CODEWITHSUNDEEP
c++
Muhammad
Muhammad

Reputation: 1655

more than one operator matches these operands

Suppose we have next code:

struct int64
{
    long long value;

    int64() : value(0) {}
    int64(signed char i8) : value(i8) {}
    int64(unsigned char u8) : value(u8) {}
    int64(short i16) : value(i16) {}
    int64(unsigned short u16) : value(u16) {}
    int64(int i32) : value(i32) {}
    int64(unsigned u32) : value(u32) {}
    int64(long long i64) : value(i64) {}
    int64(unsigned long long u64) : value(u64) {}
    int64(const int64& i64) : value(i64.value) {}

    int64& operator+=(const int64& rhs) { return value += rhs.value, *this; }
    int64& operator-=(const int64& rhs) { return value -= rhs.value, *this; }

    friend int64 operator+(const int64& lhs, const int64& rhs) { return int64(lhs) += rhs; }
    friend int64 operator-(const int64& lhs, const int64& rhs) { return int64(lhs) -= rhs; }

    operator  char() const { return (char)value;  }
    operator short() const { return (short)value; }
    operator int() const { return (int)value; }
    operator long long() const { return value; }
};

when compiling the this code:

int64 q = 500;
int64 m = q + 1024;

an error occurred because there is 4 similar conversion available to 1024 and one for q to integer type, to solve this problem, i removed the operator XX from the int64 and added the following code:

template <typename n>
operator n() const { return (n)value; }

now i can execute the following code:

int64 q = 500;
int64 m = q + 1024;
short r = q;

the template definition works with Visual C++ and GCC compilers but Intel C++ compiler.
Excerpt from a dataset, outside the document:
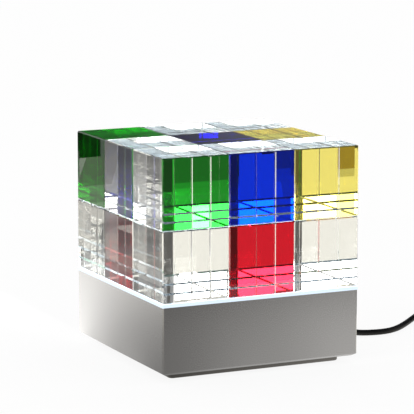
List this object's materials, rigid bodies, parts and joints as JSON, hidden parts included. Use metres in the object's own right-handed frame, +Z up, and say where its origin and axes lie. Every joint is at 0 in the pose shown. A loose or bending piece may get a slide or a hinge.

how can i write this conversion operators that work for those compilers?

Upvotes: 1

Views: 11212

Answers (3)

jerry
jerry

Reputation: 2611

Starting with C++11 (which had just been ratified when this question was asked), you can mark the conversions explicit:

struct int64
{
    // ...

    explicit operator  char() const { return (char)value;  }
    explicit operator short() const { return (short)value; }
    explicit operator int() const { return (int)value; }
    explicit operator long long() const { return value; }
};

This should work in the latest versions of all the major compilers (all the one's I've tested have sufficient C++11 support). You can also apply this to your templated conversion operator if you like, though I prefer the four non-templated conversions (plus, this crashed the version of ICC I tried it on!):

struct int64
{
    // ...

    template <typename n>
    explicit operator n() const { return static_cast<n>(value); }
};

However, this means that you can't do short r = q;. To me, that's a good thing, as the narrowing conversion really should be

short r = static_cast<short>(q);

Upvotes: 0

mjfgates
mjfgates

Reputation: 3431

The trouble here is that if you provide both a constructor from a built-in type, and a conversion operator TO that same type, and then have an expression with both types, C++ can't really prioritize which way it's supposed to go. So, " myInt64Variable + 1024" could mean either " (int)myInt64Variable + 1024)" via the conversion-to-int operator, or " myInt64Variable + (int64)1024" via the constructor.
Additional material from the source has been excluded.